Who buys it: Homeowners wanting to tackle projects themselves, design students wanting practical knowledge, and landscapers upskilling in specific areas.
How to create it: Film yourself or a team member walking through the process step-by-step. Use good lighting and clear audio. Edit into chapters. Create a workbook to accompany the videos. This takes 30–50 hours depending on production quality.
Where to sell it: Podia, Teachable, or Thinkific host courses and handle payment processing. You can also host on your website using a membership plugin.
Realistic income: $47–$197 per course. Video courses command higher prices but take longer to produce. Expect 5–30 monthly sales generating $235–$5,910 monthly after platform fees.

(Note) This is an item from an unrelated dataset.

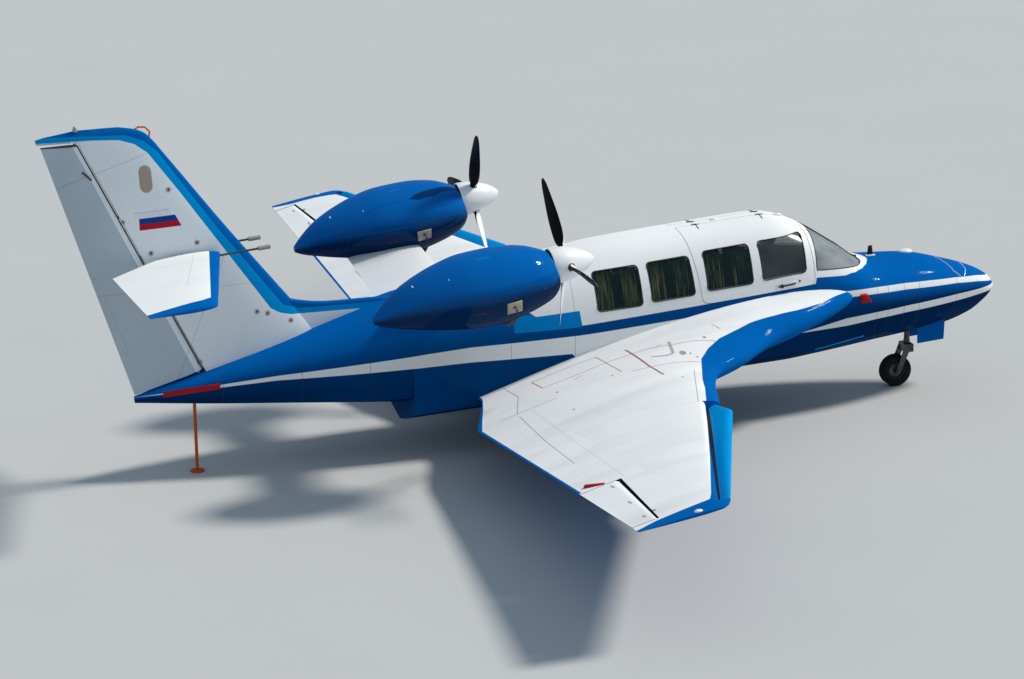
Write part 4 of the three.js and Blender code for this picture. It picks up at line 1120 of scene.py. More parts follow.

Getting Started With Digital Products
- Start with checklists or guides. These are fastest to create and require no special software. Begin with a seasonal maintenance checklist or plant guide for your region. This builds confidence and provides a quick early sale.
- Repurpose existing work. Don’t create from scratch. Take templates, estimates, or educational content you’ve already developed for clients and adapt them for sale.
- Choose your platform. For simplicity, start with Gumroad (handles payments, minimal fees) or your own website with a payment processor like Stripe or PayPal.
- Price competitively but not low. Research similar products in your niche. Underpricing signals low value. A $12 checklist feels cheap; a $15 checklist feels professional.
- Create a simple sales page. Write 3–4 paragraphs describing the product’s benefit, who it’s for, and exactly what’s included. Be specific: “Includes 4 seasonal checklists with 20+ tasks each” is better than “Complete maintenance guide.”
- Promote within your network first. Email past and current clients, mention products in social media, and add a link to your website. This generates initial sales and reviews without paid ads.
Pricing Your Digital Products
Your audience—homeowners and contractors—values practicality over novelty. Price based on the problem solved and the time saved, not on production cost. A $25 estimator tool that saves a contractor 3 hours per week feels cheap to them; a $6 version feels suspicious. Homeowners will pay $15–$35 for resources that help them avoid $500+ in landscaping mistakes.
Test pricing by starting slightly higher and lowering if sales stall. It’s easier to discount than raise prices later. Offer bundles (all four seasonal checklists for $35 instead of $15 each) to increase average transaction value. Track which products sell and at what price point, then adjust your future offerings accordingly.